### REQUEST
Quote the full listing word for word.

### RECORDS FOR THE TASK
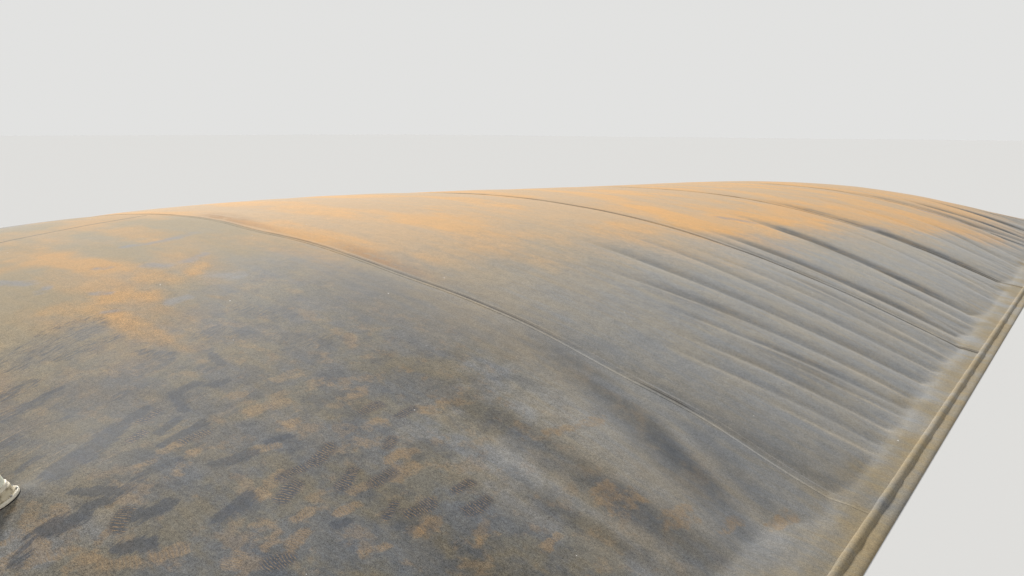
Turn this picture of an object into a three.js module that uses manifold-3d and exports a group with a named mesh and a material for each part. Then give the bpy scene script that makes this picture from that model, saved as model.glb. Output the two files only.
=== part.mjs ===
// A covered-lagoon biogas digester, from ground level up: a low inflated cover of black
// polyethylene geomembrane, made of wide sheets that run across the lagoon and are welded
// side by side. The cover's flat margin is welded to the lagoon's liner all round, and a
// flanged plastic gas outlet stands on the cover near one end.
//
// Millimetres, +Z up. X runs across the lagoon and Y along it. The origin is on the ground
// under the middle of the cover.
import * as THREE from "three";
import { mergeVertices } from "three/addons/utils/BufferGeometryUtils.js";
import Module from "manifold-3d";

const manifold = await Module();
manifold.setup();

// The inflated dome, edge to edge
const DOME_WIDTH = 18000;
const DOME_LENGTH = 33200;
const CREST = 1570; // height above the margin at the middle of the cover
const CREST_FALL = 0.367; // share of it that is lost towards the far end, and gained to the near
const CREST_LIFT = 0.105; // share that is gained towards either end besides
const LEAN = 0.207; // the gas pushes the +X flank up by this share, and the other one down
const LEAN_GROWTH = 0.4; // what that share gains towards the far end, and loses to the near
const FLANK_POWER = 2.05; // close to 2, which is a parabola
const NEAR_END_POWER = 3;
const FAR_END_POWER = 8;

// The sheets: five whole ones, and a cut one at each end
const SHEET_PITCH = 5800;
const WHOLE_SHEETS = 5;
const SHEET_THICKNESS = 40;
const MARGIN = 250; // flat strip of cover outside the dome
const FLANK_STEPS = 20;
const SHEET_STEPS = 4;

// Overlap welds between the sheets
const FLAP_WIDTH = 120;
const FLAP_THICKNESS = 10;

// The lagoon's liner, which shows round the cover, and the bead that welds the two
const LINER_THICKNESS = 20;
const LINER_UNDER_DOME = 100;
const LINER_BEYOND = 150;
const BEAD_WIDTH = 45;
const BEAD_HEIGHT = 36;

// Parts that meet keep this much air
const GAP = 0.3;
// Points closer than this are one point
const SAME_POINT = 1e-3;

// The gas outlet. Its foot and its lean, as a direction, are in the part's frame.
const OUTLET_FOOT = new THREE.Vector2(5328, -13306);
const OUTLET_LEAN = new THREE.Vector3(-0.135, -0.404, 0.905).normalize();
const OUTLET_RISE = 55; // from the cover to the gasket's underside, along the lean
const OUTLET_REACH = 400; // the cutting shapes run this far both ways along the lean
const BORE_RADIUS = 73;
const PIPE_RADIUS = 80;
const PIPE_LENGTH = 360;
const FLANGE_RADIUS = 114;
const FLANGE_THICKNESS = 20;
const GASKET_THICKNESS = 5;
const BACKING_THICKNESS = 25;
const BOOT_TOP_RADIUS = 126;
const BOOT_SPREAD = 1.6; // how far the boot's side runs out for each millimetre down
const HUB_FOOT_RADIUS = 96;
const HUB_TOP_RADIUS = 92;
const HUB_HEIGHT = 52;
const COLLAR_RADIUS = 88;
const COLLAR_HEIGHT = 24;
const COUPLING_RADIUS = 91;
const COUPLING_HEIGHT = 130; // half of it is over the pipe's end
const BOLT_COUNT = 8;
const BOLT_CIRCLE_RADIUS = 105;
const BOLT_HEAD_RADIUS = 7;
const BOLT_HEAD_HEIGHT = 9;
const ROUND_SIDES = 24;

const MEMBRANE = { color: 0x6b665e, roughness: 0.6, metalness: 0 };
const WELD = { color: 0x4a4743, roughness: 0.5, metalness: 0 };
const LINER = { color: 0x2b2a29, roughness: 0.6, metalness: 0 };
const WHITE_PIPE = { color: 0xe9ece0, roughness: 0.35, metalness: 0 };
const CREAM_PLASTIC = { color: 0xd5c8aa, roughness: 0.45, metalness: 0 };
const OLD_PLASTIC = { color: 0x8d8464, roughness: 0.55, metalness: 0 };
const RUBBER = { color: 0x1d1d1d, roughness: 0.8, metalness: 0 };

const digester = new THREE.Group();

function addPiece(name, geometry, look) {
  const mesh = new THREE.Mesh(geometry, new THREE.MeshStandardMaterial(look));
  mesh.name = name;
  digester.add(mesh);
  return mesh;
}

// Solids for cutting, and back

function toSolid(geometry) {
  const bare = geometry.index ? geometry.toNonIndexed() : geometry.clone();
  bare.deleteAttribute("normal");
  bare.deleteAttribute("uv");
  const merged = mergeVertices(bare, SAME_POINT);
  return new manifold.Manifold(
    new manifold.Mesh({
      numProp: 3,
      vertProperties: merged.attributes.position.array,
      triVerts: new Uint32Array(merged.index.array),
    }),
  );
}

function toGeometry(solid) {
  const made = solid.getMesh();
  const geometry = new THREE.BufferGeometry();
  geometry.setAttribute("position", new THREE.BufferAttribute(made.vertProperties, 3));
  geometry.setIndex(new THREE.BufferAttribute(made.triVerts, 1));
  geometry.computeVertexNormals();
  return geometry;
}

// The cover's shape

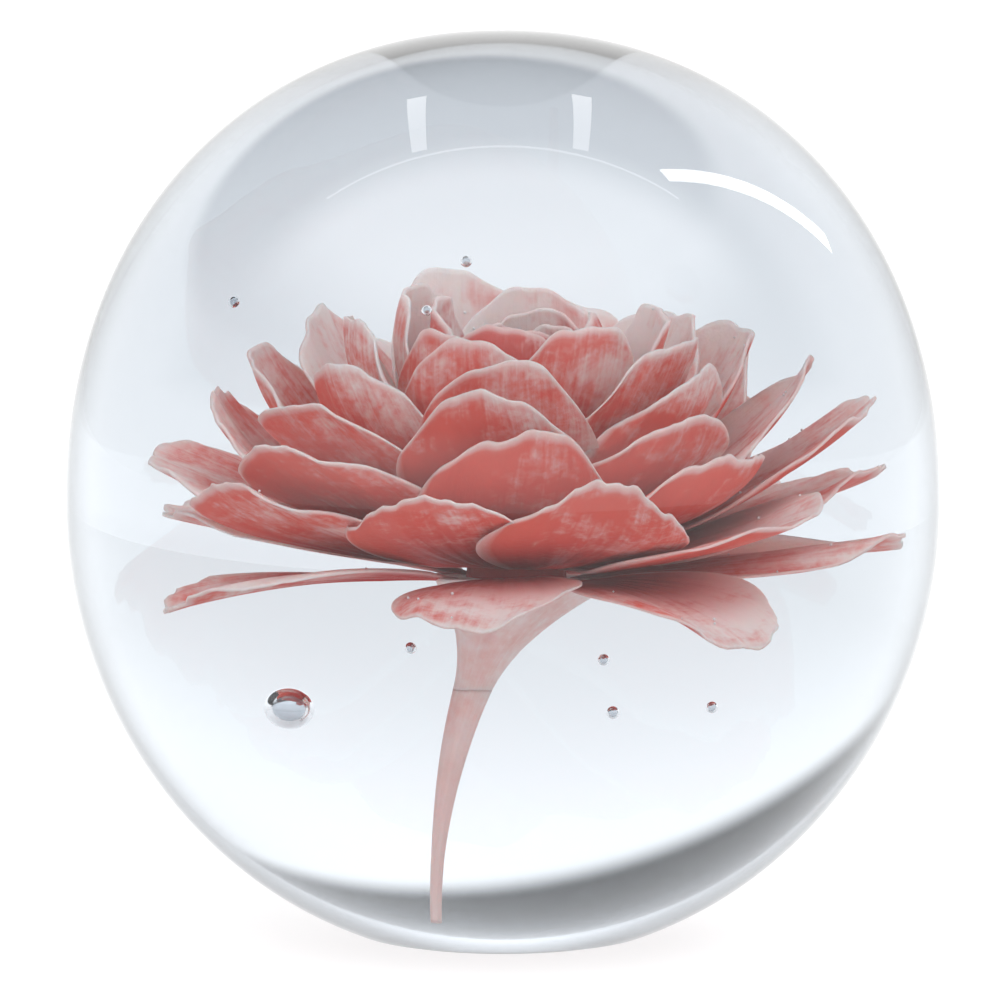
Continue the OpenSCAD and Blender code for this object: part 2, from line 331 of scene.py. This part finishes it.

### RESULT FOR THIS TASK
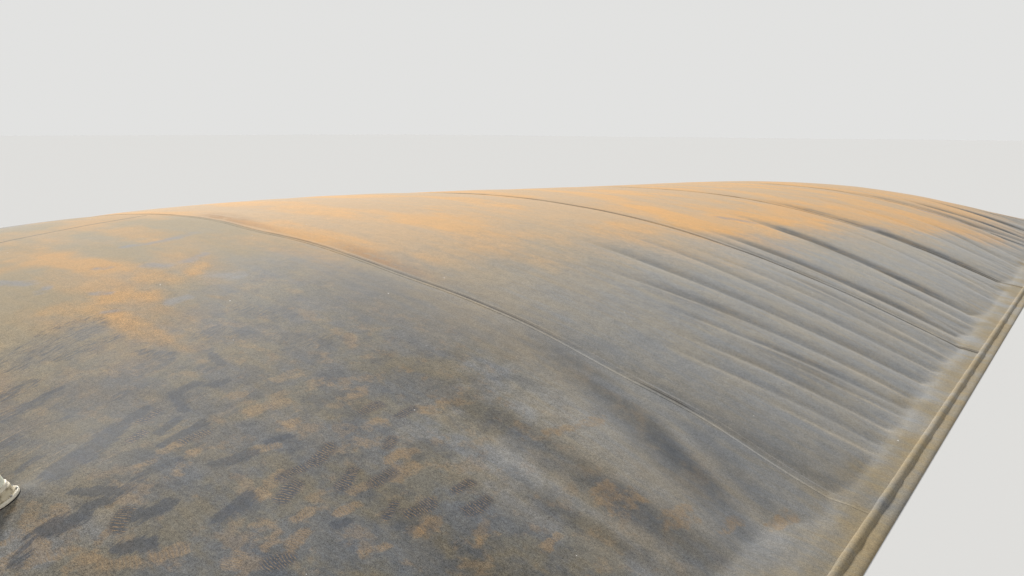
Turn this picture of an object into a three.js module that uses manifold-3d and exports a group with a named mesh and a material for each part. Then give the bpy scene script that makes this picture from that model, saved as model.glb. Output the two files only.
=== part.mjs ===
// A covered-lagoon biogas digester, from ground level up: a low inflated cover of black
// polyethylene geomembrane, made of wide sheets that run across the lagoon and are welded
// side by side. The cover's flat margin is welded to the lagoon's liner all round, and a
// flanged plastic gas outlet stands on the cover near one end.
//
// Millimetres, +Z up. X runs across the lagoon and Y along it. The origin is on the ground
// under the middle of the cover.
import * as THREE from "three";
import { mergeVertices } from "three/addons/utils/BufferGeometryUtils.js";
import Module from "manifold-3d";

const manifold = await Module();
manifold.setup();

// The inflated dome, edge to edge
const DOME_WIDTH = 18000;
const DOME_LENGTH = 33200;
const CREST = 1570; // height above the margin at the middle of the cover
const CREST_FALL = 0.367; // share of it that is lost towards the far end, and gained to the near
const CREST_LIFT = 0.105; // share that is gained towards either end besides
const LEAN = 0.207; // the gas pushes the +X flank up by this share, and the other one down
const LEAN_GROWTH = 0.4; // what that share gains towards the far end, and loses to the near
const FLANK_POWER = 2.05; // close to 2, which is a parabola
const NEAR_END_POWER = 3;
const FAR_END_POWER = 8;

// The sheets: five whole ones, and a cut one at each end
const SHEET_PITCH = 5800;
const WHOLE_SHEETS = 5;
const SHEET_THICKNESS = 40;
const MARGIN = 250; // flat strip of cover outside the dome
const FLANK_STEPS = 20;
const SHEET_STEPS = 4;

// Overlap welds between the sheets
const FLAP_WIDTH = 120;
const FLAP_THICKNESS = 10;

// The lagoon's liner, which shows round the cover, and the bead that welds the two
const LINER_THICKNESS = 20;
const LINER_UNDER_DOME = 100;
const LINER_BEYOND = 150;
const BEAD_WIDTH = 45;
const BEAD_HEIGHT = 36;

// Parts that meet keep this much air
const GAP = 0.3;
// Points closer than this are one point
const SAME_POINT = 1e-3;

// The gas outlet. Its foot and its lean, as a direction, are in the part's frame.
const OUTLET_FOOT = new THREE.Vector2(5328, -13306);
const OUTLET_LEAN = new THREE.Vector3(-0.135, -0.404, 0.905).normalize();
const OUTLET_RISE = 55; // from the cover to the gasket's underside, along the lean
const OUTLET_REACH = 400; // the cutting shapes run this far both ways along the lean
const BORE_RADIUS = 73;
const PIPE_RADIUS = 80;
const PIPE_LENGTH = 360;
const FLANGE_RADIUS = 114;
const FLANGE_THICKNESS = 20;
const GASKET_THICKNESS = 5;
const BACKING_THICKNESS = 25;
const BOOT_TOP_RADIUS = 126;
const BOOT_SPREAD = 1.6; // how far the boot's side runs out for each millimetre down
const HUB_FOOT_RADIUS = 96;
const HUB_TOP_RADIUS = 92;
const HUB_HEIGHT = 52;
const COLLAR_RADIUS = 88;
const COLLAR_HEIGHT = 24;
const COUPLING_RADIUS = 91;
const COUPLING_HEIGHT = 130; // half of it is over the pipe's end
const BOLT_COUNT = 8;
const BOLT_CIRCLE_RADIUS = 105;
const BOLT_HEAD_RADIUS = 7;
const BOLT_HEAD_HEIGHT = 9;
const ROUND_SIDES = 24;

const MEMBRANE = { color: 0x6b665e, roughness: 0.6, metalness: 0 };
const WELD = { color: 0x4a4743, roughness: 0.5, metalness: 0 };
const LINER = { color: 0x2b2a29, roughness: 0.6, metalness: 0 };
const WHITE_PIPE = { color: 0xe9ece0, roughness: 0.35, metalness: 0 };
const CREAM_PLASTIC = { color: 0xd5c8aa, roughness: 0.45, metalness: 0 };
const OLD_PLASTIC = { color: 0x8d8464, roughness: 0.55, metalness: 0 };
const RUBBER = { color: 0x1d1d1d, roughness: 0.8, metalness: 0 };

const digester = new THREE.Group();

function addPiece(name, geometry, look) {
  const mesh = new THREE.Mesh(geometry, new THREE.MeshStandardMaterial(look));
  mesh.name = name;
  digester.add(mesh);
  return mesh;
}

// Solids for cutting, and back

function toSolid(geometry) {
  const bare = geometry.index ? geometry.toNonIndexed() : geometry.clone();
  bare.deleteAttribute("normal");
  bare.deleteAttribute("uv");
  const merged = mergeVertices(bare, SAME_POINT);
  return new manifold.Manifold(
    new manifold.Mesh({
      numProp: 3,
      vertProperties: merged.attributes.position.array,
      triVerts: new Uint32Array(merged.index.array),
    }),
  );
}

function toGeometry(solid) {
  const made = solid.getMesh();
  const geometry = new THREE.BufferGeometry();
  geometry.setAttribute("position", new THREE.BufferAttribute(made.vertProperties, 3));
  geometry.setIndex(new THREE.BufferAttribute(made.triVerts, 1));
  geometry.computeVertexNormals();
  return geometry;
}

// The cover's shape

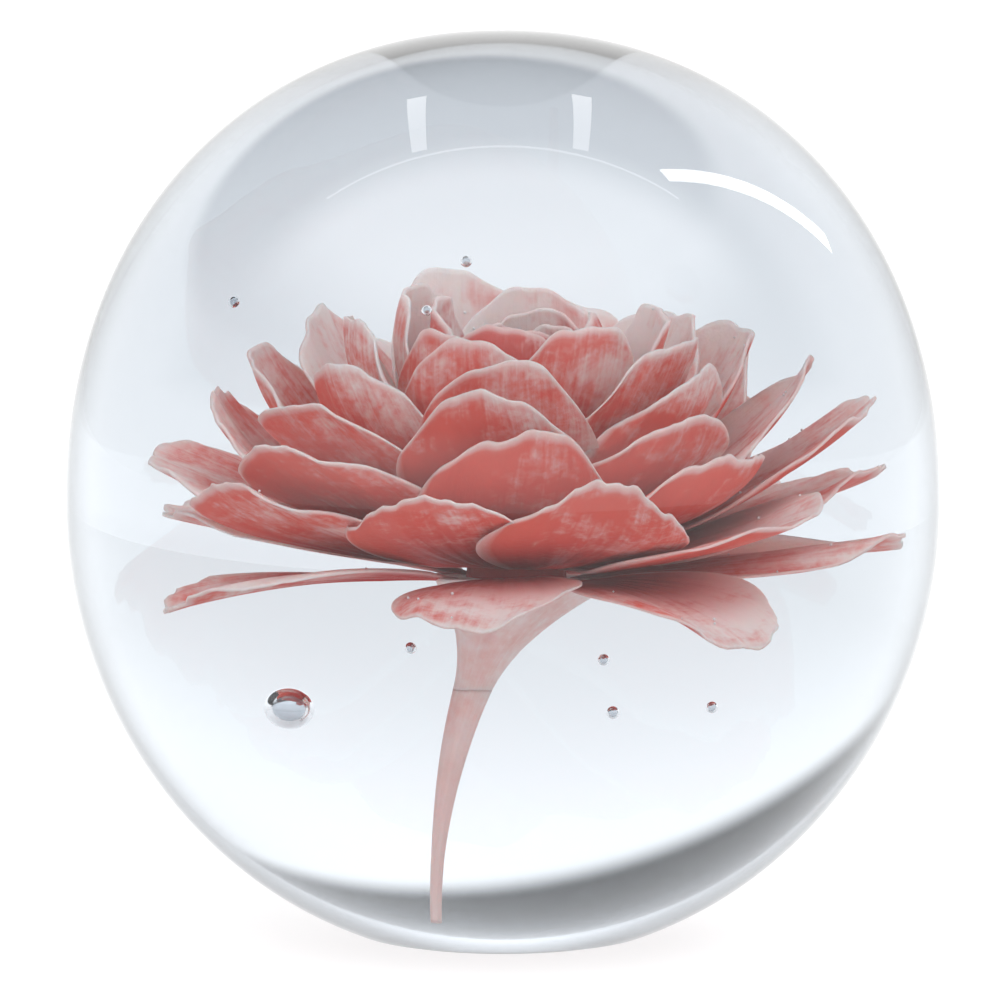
Continue the OpenSCAD and Blender code for this object: part 2, from line 331 of scene.py. This part finishes it.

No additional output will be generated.